Спустя десять минут – для Клеменс они растягиваются на целый час – Теодор оказывается забинтованным, точно мумия.
– Тяжело дышать, – жалуется он, все еще наполовину пребывая в бреду. Пока она с ним возилась, он бормотал о кострах, ведьмах, погребах, в которых пахнет алкоголем, и базарных площадях.
– Зато кровь больше не хлещет из тебя, как из крана водица! – сердито шикает Клеменс. Она все еще уверена, что им стоит позвонить врачам и силком отвезти этого безумца в больницу, но что-то заставляет ее оставаться на месте и слушать его бредни о бессмертии.
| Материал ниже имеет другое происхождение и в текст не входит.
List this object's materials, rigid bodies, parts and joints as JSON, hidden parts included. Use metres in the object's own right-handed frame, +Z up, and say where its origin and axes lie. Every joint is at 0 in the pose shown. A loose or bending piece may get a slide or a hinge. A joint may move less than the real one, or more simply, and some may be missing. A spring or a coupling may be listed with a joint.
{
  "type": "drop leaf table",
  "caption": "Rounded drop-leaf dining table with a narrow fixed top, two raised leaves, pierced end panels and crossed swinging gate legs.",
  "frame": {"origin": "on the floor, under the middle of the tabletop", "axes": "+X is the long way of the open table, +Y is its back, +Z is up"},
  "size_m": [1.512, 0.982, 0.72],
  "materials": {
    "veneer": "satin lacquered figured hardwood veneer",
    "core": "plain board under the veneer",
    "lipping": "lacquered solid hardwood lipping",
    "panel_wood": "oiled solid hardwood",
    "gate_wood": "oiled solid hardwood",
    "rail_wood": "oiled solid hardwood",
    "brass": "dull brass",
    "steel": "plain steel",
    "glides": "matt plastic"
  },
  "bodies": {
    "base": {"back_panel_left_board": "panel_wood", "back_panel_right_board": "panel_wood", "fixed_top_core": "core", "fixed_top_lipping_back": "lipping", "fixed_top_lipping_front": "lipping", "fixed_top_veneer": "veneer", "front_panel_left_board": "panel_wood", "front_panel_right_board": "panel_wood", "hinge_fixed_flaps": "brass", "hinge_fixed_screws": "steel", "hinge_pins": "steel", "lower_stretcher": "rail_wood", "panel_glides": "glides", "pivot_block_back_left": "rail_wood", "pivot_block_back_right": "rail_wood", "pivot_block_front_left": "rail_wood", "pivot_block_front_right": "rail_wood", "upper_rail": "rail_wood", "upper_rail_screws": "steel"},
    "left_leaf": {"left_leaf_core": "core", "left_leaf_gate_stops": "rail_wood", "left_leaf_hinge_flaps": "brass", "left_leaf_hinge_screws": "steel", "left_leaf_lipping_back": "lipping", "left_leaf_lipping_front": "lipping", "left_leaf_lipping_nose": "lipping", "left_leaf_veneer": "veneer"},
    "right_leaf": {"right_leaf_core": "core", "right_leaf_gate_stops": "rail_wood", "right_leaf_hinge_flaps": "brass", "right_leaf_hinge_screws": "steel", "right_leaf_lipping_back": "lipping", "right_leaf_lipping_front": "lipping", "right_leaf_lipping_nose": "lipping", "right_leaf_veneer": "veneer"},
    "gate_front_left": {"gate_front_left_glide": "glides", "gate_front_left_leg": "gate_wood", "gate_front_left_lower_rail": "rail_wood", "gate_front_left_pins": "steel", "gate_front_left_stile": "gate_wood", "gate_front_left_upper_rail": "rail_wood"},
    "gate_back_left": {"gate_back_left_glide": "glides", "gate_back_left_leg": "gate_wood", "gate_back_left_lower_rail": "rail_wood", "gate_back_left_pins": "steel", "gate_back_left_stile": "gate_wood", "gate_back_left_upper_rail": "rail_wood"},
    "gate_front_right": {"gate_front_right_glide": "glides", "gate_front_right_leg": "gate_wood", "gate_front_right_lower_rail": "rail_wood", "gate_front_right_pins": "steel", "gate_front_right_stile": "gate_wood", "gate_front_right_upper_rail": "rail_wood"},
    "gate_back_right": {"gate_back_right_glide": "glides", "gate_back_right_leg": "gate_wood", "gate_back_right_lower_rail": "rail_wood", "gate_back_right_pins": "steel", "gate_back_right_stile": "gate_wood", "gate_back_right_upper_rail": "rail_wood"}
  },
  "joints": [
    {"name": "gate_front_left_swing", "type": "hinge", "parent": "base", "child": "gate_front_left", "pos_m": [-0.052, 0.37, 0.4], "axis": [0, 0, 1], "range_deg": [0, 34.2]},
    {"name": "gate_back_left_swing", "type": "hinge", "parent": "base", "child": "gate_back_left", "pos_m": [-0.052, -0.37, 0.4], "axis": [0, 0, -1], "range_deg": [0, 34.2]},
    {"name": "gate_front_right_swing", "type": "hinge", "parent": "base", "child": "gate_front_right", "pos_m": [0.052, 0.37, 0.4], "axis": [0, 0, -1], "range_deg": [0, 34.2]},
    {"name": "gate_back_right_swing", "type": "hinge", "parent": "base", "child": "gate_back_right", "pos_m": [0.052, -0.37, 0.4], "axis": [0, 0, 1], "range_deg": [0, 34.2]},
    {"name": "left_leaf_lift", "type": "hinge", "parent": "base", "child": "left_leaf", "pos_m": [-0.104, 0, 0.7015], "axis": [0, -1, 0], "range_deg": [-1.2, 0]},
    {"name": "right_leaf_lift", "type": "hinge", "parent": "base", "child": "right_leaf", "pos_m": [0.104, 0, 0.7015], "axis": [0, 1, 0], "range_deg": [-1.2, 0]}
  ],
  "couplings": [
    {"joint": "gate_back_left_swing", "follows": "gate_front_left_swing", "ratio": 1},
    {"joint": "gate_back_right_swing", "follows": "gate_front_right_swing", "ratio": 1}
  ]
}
– Хорошо хоть шину накладывать не стала, – приговаривает он. – Бен вот всегда порывается…
– У тебя перелом ребер, ты вообще в курсе?
– В конце восемнадцатого века мне переломал их один ирландец. Кости срослись неправильно. Злой, жестокий был человек.
У Клеменс голова идет кругом.
Он удивленно замолкает со склоненной набок головой и смотрит на нее, словно пытается прочесть мысли.
– Ты мне не веришь.
Каким образом он сегодня угадывает все, что она хочет сказать? Клеменс подозрительно щурится и качает головой.
– Рассказать, что со мной случилось?
Она все еще хмурится. Вокруг царят сплошной мрак и хаос. Перепачканные в крови бинты, рубашка, плед и инструменты Бена валяются на окровавленном полу, и сама Клеменс чувствует себя разбитой вдребезги.
Но молча кивает, потому что противиться прямому взгляду такого непохожего на себя Теодора она не способна.
– Я дал обещание женщине, которую сожгли на костре за ведьмины наговоры. Я дал ей слово и обрек себя на долгое-долгое существование.
Из беспамятства Серласа грубо вытаскивают прямо за глотку. Он еле открывает глаза и видит темное пятно, от которого несет гарью и паленой плотью.
Нет. Это воздух пропах гарью, в нос забивается зола, а дым до слез застилает глаза. Серлас надсадно кашляет.
– Уходи отсюда, иноземец, – басит над ним грубый голос Финниана. Он гремит в ушах, в самой голове, во всем, кажется, теле.
Нечем дышать.
– Ну! – повторяет кузнец. – Поднимайся на ноги, проваливай из города!